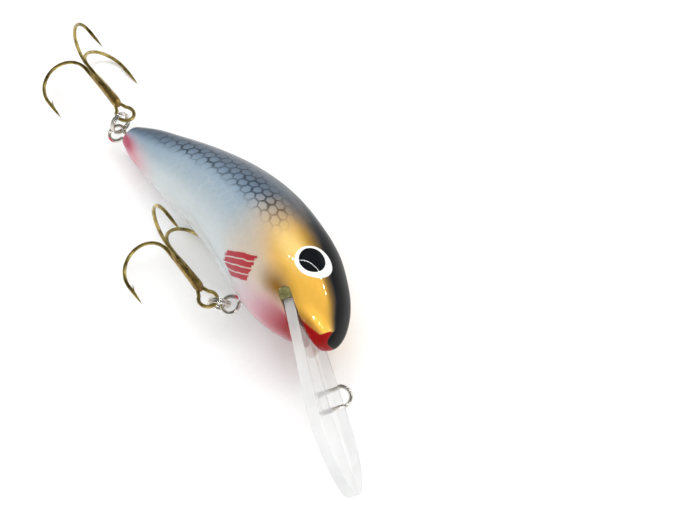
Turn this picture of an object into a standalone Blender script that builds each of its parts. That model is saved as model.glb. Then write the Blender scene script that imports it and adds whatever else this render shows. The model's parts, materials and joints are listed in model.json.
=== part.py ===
"""Deep-diving crankbait lure, lying on its left flank.

Two moulded body halves carry a clear diving bib in a full-width slot, a wire tow eye, two wire
hook hangers, the keel ballast and two rattle balls. A split ring and a treble hook hang from
each hanger.

The lure is drawn upright in its own axes: X from the tail end to the nose, Y to its left and
Z towards its back. The empty "rest_pose" lays it on its left flank, with its nose towards +X
and its back towards +Y, on the plane Z = 0 below the origin.
"""

import math

import bmesh
import bpy
import numpy as np
from mathutils import Matrix, Vector

MM = 0.001
GAP = 0.3 * MM

# How the lure lies: its back and its nose are raised from the table.
REST_ROLL = math.radians(17.4)
REST_PITCH = math.radians(7.4)

# Body: outline knots along its length, as (share of length, back, belly, half width).
BODY_LENGTH = 75.0 * MM
BODY_KNOTS = [
    (0.00, 0.9, -3.8, 1.8),
    (0.06, 3.6, -5.2, 2.7),
    (0.15, 6.4, -6.0, 4.0),
    (0.30, 10.4, -6.9, 6.3),
    (0.45, 13.0, -7.9, 9.0),
    (0.60, 13.6, -10.2, 11.1),
    (0.75, 11.7, -12.3, 11.0),
    (0.88, 8.6, -11.4, 10.0),
    (1.00, 7.8, -8.4, 9.0),
]
NOSE_START = 0.80
NOSE_TIP_Z = -4.5 * MM
NOSE_FULLNESS = 0.7
SECTION_POWER = 2.3
WALL = 1.7 * MM
SECTION_POINTS = 18

# Chambers inside the body, as (start, end) along X; the ribs between them are solid.
CHAMBERS = {"rear": (13.0 * MM, 27.0 * MM), "middle": (29.0 * MM, 45.0 * MM)}
SHOULDER_CHAMBER = {"start": 47.0 * MM, "end": 57.0 * MM, "floor": -5.0 * MM}

# Diving bib, in the axes of its own plane: s forward along it and h off its upper face.
BIB_ANGLE = math.radians(29.2)
BIB_ORIGIN = Vector((67.46, 0.0, -6.58)) * MM
BIB_THICKNESS = 2.4 * MM
BIB_INNER_END = -4.5 * MM
BIB_ROOT_HALF_WIDTH = 7.9 * MM
BIB_HALF_WIDTH = 13.3 * MM
BIB_WIDEST = 21.2 * MM
BIB_TIP = 37.6 * MM
SLOT_BACK = 2.2 * MM

# Tow eye: a hairpin through two holes of the bib, with both legs under it.
TOW_WIRE_RADIUS = 0.45 * MM
TOW_HOLES = (15.0 * MM, 19.3 * MM)
TOW_LOOP_HEIGHT = 4.4 * MM
TOW_LEG_SIDE = 0.65 * MM
TOW_HOLE_SIDE = 0.35 * MM
TOW_LEG_END = -5.0 * MM

# Hook hangers: centre of each eyelet, and the direction of its legs into the body.
HANGER_WIRE_RADIUS = 0.45 * MM
HANGER_LOOP_RADIUS = 1.95 * MM
HANGER_LEG_SIDE = 0.6 * MM
HANGERS = {
    "belly": {"centre": Vector((50.4, 0, -13.9)) * MM, "legs": math.radians(72), "length": 8.5 * MM},
    "tail": {"centre": Vector((-2.8, 0, -3.1)) * MM, "legs": math.radians(17), "length": 9.0 * MM},
}

# Split rings: two coils of wire, and the pull direction of each from its hanger to its treble.
RING_WIRE_RADIUS = 0.3 * MM
RING_RADIUS = 2.4 * MM
RING_PITCH = 0.63 * MM
RING_PULL = {"belly": math.radians(214), "tail": math.radians(96)}
RING_SEAT = {"belly": 0.3 * MM, "tail": 0.4 * MM}
# How far the right flank's side of each ring leans over, and how far the treble's eye has slid
# round it towards that flank.
RING_LEAN = {"belly": 0.0, "tail": math.radians(42)}
EYE_SLIDE = {"belly": math.radians(42), "tail": 0.0}

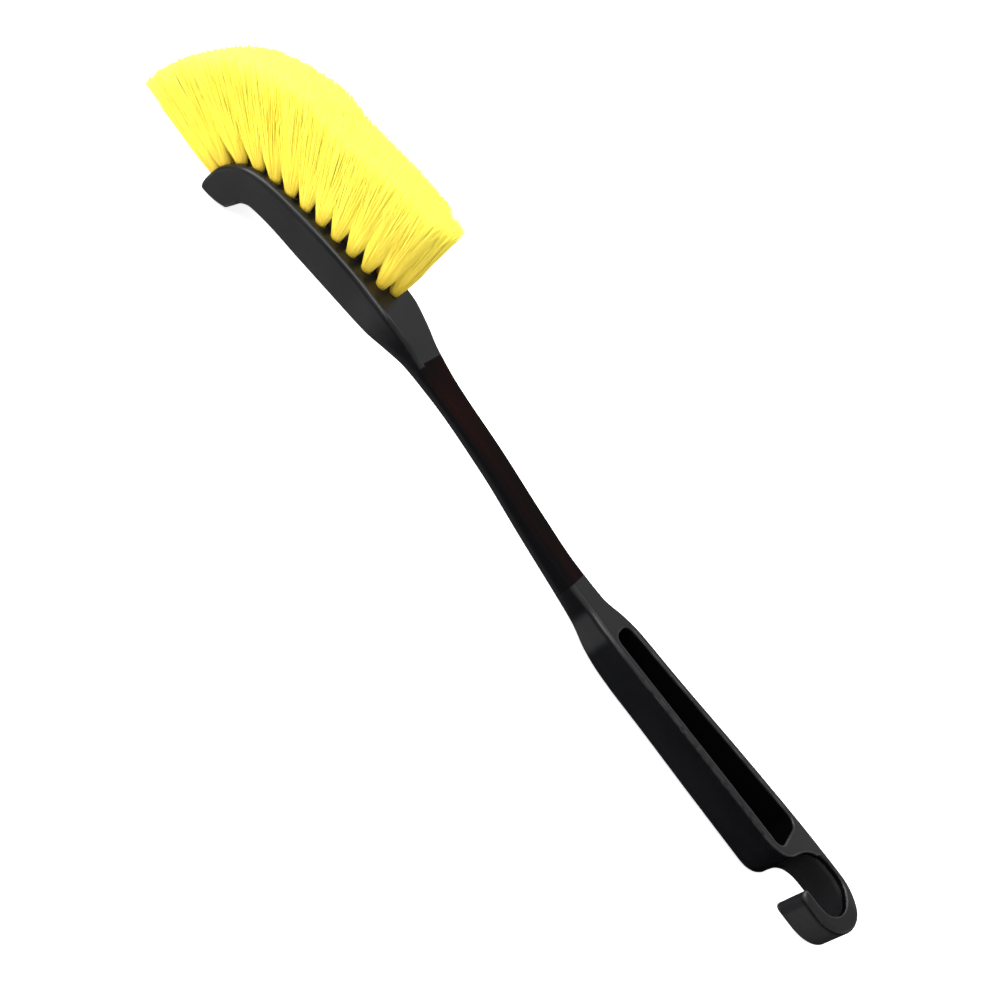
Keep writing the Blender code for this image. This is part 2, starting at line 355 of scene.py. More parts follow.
__________________________________________________
Instructions to follow | Please print the lines from the start of the records up to and including the line with "each hanger.", copying each one exactly and leaving out the rest.

Reply to the task |
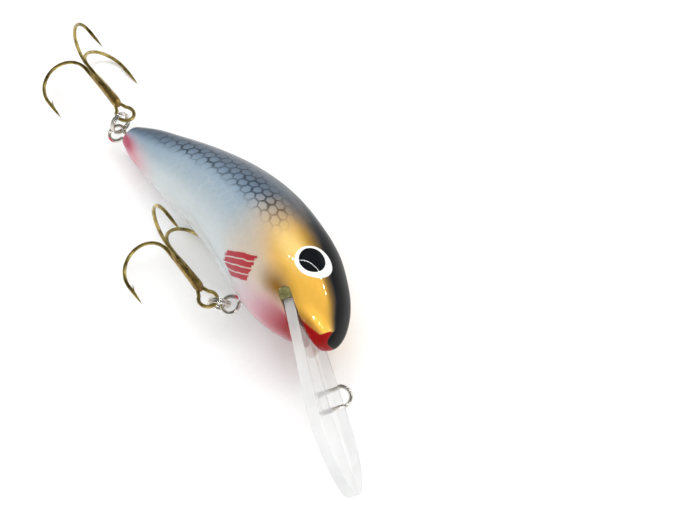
Turn this picture of an object into a standalone Blender script that builds each of its parts. That model is saved as model.glb. Then write the Blender scene script that imports it and adds whatever else this render shows. The model's parts, materials and joints are listed in model.json.
=== part.py ===
"""Deep-diving crankbait lure, lying on its left flank.

Two moulded body halves carry a clear diving bib in a full-width slot, a wire tow eye, two wire
hook hangers, the keel ballast and two rattle balls. A split ring and a treble hook hang from
each hanger.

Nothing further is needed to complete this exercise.